A minha escrita foi evoluindo com o passar dos anos, mas outra coisa que mudou foi a forma como eu vivencio as cenas que escrevo. E este último aspecto não tem directamente que ver com a idade ou com a experiência, mas sim com o facto de que, antes, eu sonhava acordado com as cenas, e agora faço-o bastante menos.
Como já por várias vezes descrevi, Allaryia passou por um processo de maturação antes de eu ter começado a escrever, sensivelmente entre os meus 12 e os 16 anos. Durante esse período, as cenas mais marcantes do primeiro ciclo das Crónicas foram amoladas, depuradas e retocadas – repeti-as até à exaustão na minha cabeça, ansiando depois durante o processo de escrita para chegar a elas e poder finalmente escrevê-las, e isso deixou nelas impresso um cunho emocional que não passa despercebido ao leitor. Um cunho que, hoje, dificilmente consigo reproduzir.
Tal não está directamente relacionado com a idade, mas indirectamente sim, porque nos dias que correm é-me muito mais difícil ter o espaço e a disponibilidade mentais para sonhar acordado. Há a fase de concepção, passiva, em que as ideias surgem; o processo de ideação, activo e passivo, em que as desenvolvo; e o de estruturação, inteiramente activo, em que organizo tudo num todo coeso. É quanto basta para escrever um livro, mas, às vezes, nos momentos mais melancólicos que antecedem o fim de uma saga, questiono-me se será o suficiente para marcar uma geração de leitores como o primeiro ciclo o fez.

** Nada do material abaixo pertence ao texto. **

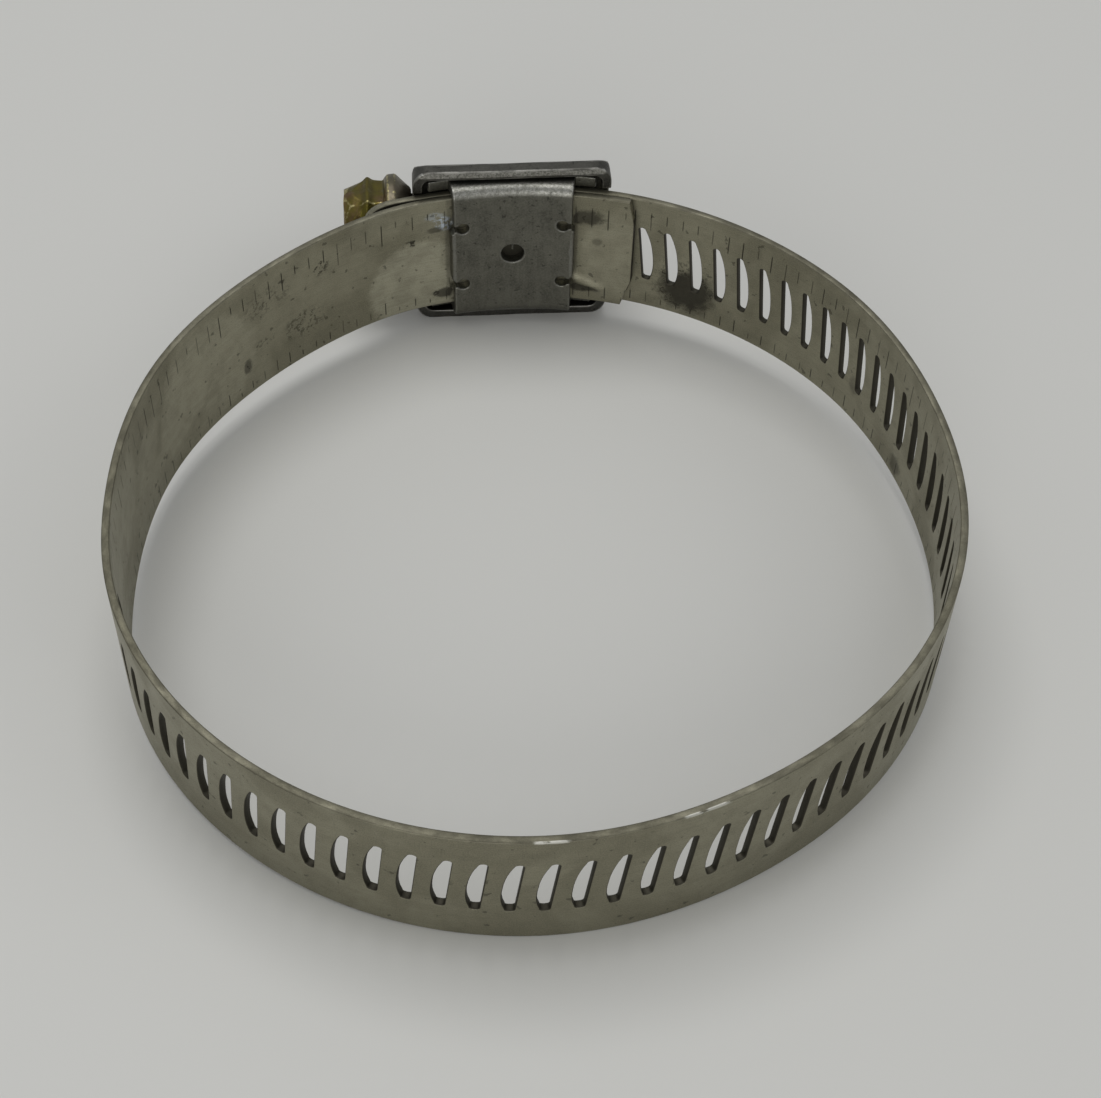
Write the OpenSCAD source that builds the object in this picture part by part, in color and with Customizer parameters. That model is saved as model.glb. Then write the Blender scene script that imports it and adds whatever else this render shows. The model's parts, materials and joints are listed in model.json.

Não estou com isto a tentar preparar-vos para um derradeiro capítulo inferior aos outros, mas sim a pensar alto e a registar por escrito mais um porquê de a escrita d’A Última Crónica estar a ser a modos que complicada. Já o foi n’A Oitava Era e n’A Era da Ruína, mas agora sinto-o com mais força ainda. Quase se diria que as próprias personagens não querem que a história acabe e estejam a tentar ocultar-me os seus pensamentos e emoções, só para dificultar o processo.
Enfim, compreensível. Vai ser realmente o fim de uma era, como não me canso de frisar. O maior desafio, além de efectivamente concluir o livro, vai ser certificar-me de que ele é recordado pelos melhores motivos, e que as personagens perdurarão através do seu legado que esta história rematará. E, como já não me posso fiar no processo de sonhar acordado, sou neste momento o equivalente literário a um treinador de uma equipa de futebol: tenho um plano de jogo bem definido e só posso esperar que os jogadores tenham os rasgos de inspiração necessários para que ele funcione.